National Gulf War Resource Center
Responds to UTSWMED Contract Cancellation on Gulf War Illness Research
NGWRC in reviewing both sides of the Contracting Failure for the UTSWMED/VA Collaborative Center on Gulf War Illness views the situation as a potential loss most of all to the ill Gulf War Veterans.
Jim Bunker, President of the NGWRC, states that the VA has left the door open for Dr Hailey to complete his work on the diagnosing of gulf war veterans neurological damage. This is critical work that must be done in an expedited manner and reports must be submitted to the VA. Journal articles must be written and submitted to peer reviewed journals so that these scientific findings and recommendations to neurologists can have the true impact on diagnosing of ill gulf war veterans.
Dr Hailey’s research with cutting edge technology in the diagnosis of specific Neurological Damage in ill gulf war veterans needs to be completed so that the guidelines in Diagnostic standards can be presented to the VA System as a Best Neurological Guidelines in Practice for Gulf War Veterans Ill with Gulf War Illness.
Jim Bunker, President of NGWRC, states that "this is the urgent landmark work that would result in the appropriate diagnosis and care of ill Gulf War Veterans that we as gulf war veterans have needed for 19 years."

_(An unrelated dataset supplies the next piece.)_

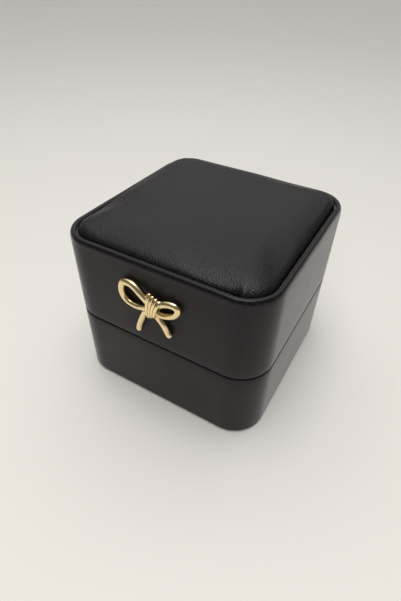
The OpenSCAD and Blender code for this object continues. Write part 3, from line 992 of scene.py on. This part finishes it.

The NGWRC encourages both sides of the contract issue UTSWMED and VA "to not forget that the gulf war veterans need them both to get the first step of neurological brain damage diagnosis right and implemented in order for the care and treatment of gulf war veterans to move forward."
The NGWRC recommends to the VA that the money for research be redirected quickly to addressing treatment research for the neurotoxin damage that the gulf war veterans have experienced as a priority and not to Chronic Fatigue and Fibromyalgia. "Without treating the neurotoxin damage the veterans will continue to have marked deterioration in mental function that is having the most significant impact on their continuing ability to function in life."
"For the Gulf War Veterans after 19 years of waiting, the cause of the damage is less important than the improvement in diagnosis and treatment to help improve the quality of our lives."
"When this work is completed and the VA is able to facilitate rapid implementation of the new diagnostic methods then truly we will have made significant improvements in our goals to get the best diagnosing of the specifics of brain injury that was sustained by exposures to hazardous neurotoxin agents in the Gulf War in 1990-91."
Denise Nichols, the VP of the NGWRC and Gulf War Veteran nurse, states that "with the resulting improvements in neurological testing the attitude and knowledge of VA physicians struggling to care for ill gulf war veterans would take a dynamic leap to improving care for the ill gulf war veterans. This would serve as the biomarker for neurological damage. Thus a critical step would have been reached."
Both agree that would help the development of effective appropriate treatments "That would be the biggest motivation factor to igniting medical researchers in the search for new treatment models."
You in effect would have proven that physiologic neurologic damage did occur as the gulf war veterans have been battling to prove for 19 years. The symptoms have been there for 19 years but the cutting edge diagnostic tools that were needed were not available.
Veterans want only studies into improving their health, we feel there has been to many on CFS, FM and ALS and the money needs to go in other places. President Bunker asks, “Why spend money on something that a veteran gets service connected for by just being in the war. We need treatment so we can live a better life.”
James A. Bunker
National Gulf War Resource Center, Inc.